Frequently Asked Questions (FAQ)
Is it always a mistake to hold onto a losing stock?
No, it is only a mistake if the fundamental reason for owning the stock has changed. If a company is still a great business and its stock price has dropped simply because of general market volatility, holding on can be a rational and profitable decision. The error occurs when you hold onto a stock "only" because you are afraid to realize a loss, even though the company itself is no longer a good investment. Always distinguish between a lower price and a lower value.
How does loss aversion affect our retirement planning?
In retirement planning, loss aversion often manifests as being too conservative too early. Because people fear losing their savings, they may avoid stocks entirely and keep all their money in cash or low yield bonds. While this feels safe, it introduces a different risk: the risk that inflation will erode their purchasing power over time.
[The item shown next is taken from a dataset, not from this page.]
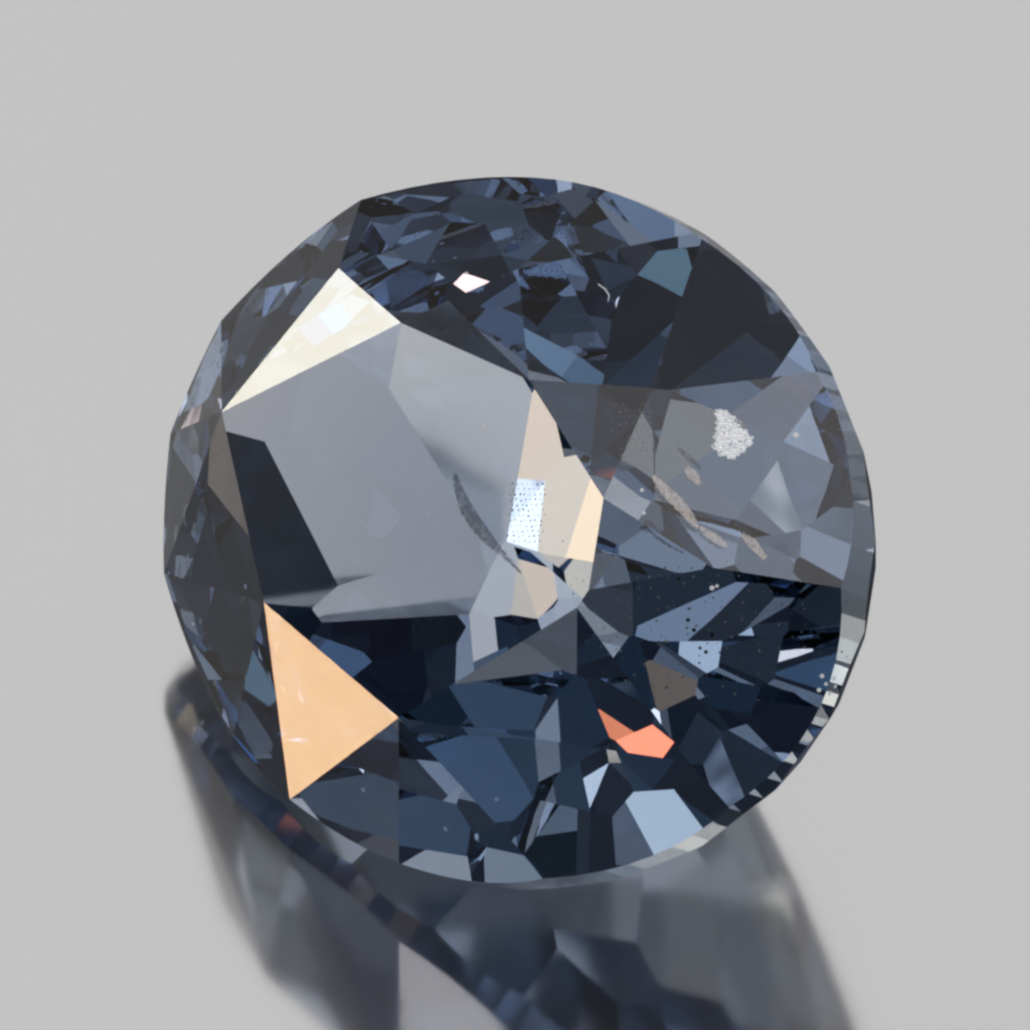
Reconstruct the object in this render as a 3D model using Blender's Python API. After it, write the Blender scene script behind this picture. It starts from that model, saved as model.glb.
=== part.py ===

A balanced approach is necessary to ensure that you have enough growth to last throughout your entire retirement.
Can checking my portfolio less often help with loss aversion?
Yes, checking your portfolio frequently is one of the biggest triggers for loss aversion. The more often you look at the daily price fluctuations, the more often you will see a loss. Even in a winning year, a stock can have many "red" days. By checking your accounts only once a quarter, you focus on the larger trend and avoid the emotional sting of temporary price drops. This distance allows your rational mind to stay in charge.
What is the difference between a paper loss and a realized loss?
A paper loss is when the value of a stock you own decreases but you have not yet sold it. A realized loss is when you sell the stock and lock in that lower price. Loss aversion makes the realized loss feel much more painful, but from a strictly financial perspective, the two are often the same. The money you have "on paper" is the only money you actually have. Treating paper losses as if they aren't real is a dangerous form of denial that can lead to holding failing assets for way too long.
Are professional funds also affected by loss aversion?
Yes, even professional money managers are human and suffer from these biases. However, the best performing funds have strict risk management protocols and committees that force them to sell positions when certain conditions are met. They use these external rules to protect the fund from the individual emotions of the managers. As an individual investor, you should try to act as your own risk committee by following your written plan without exception.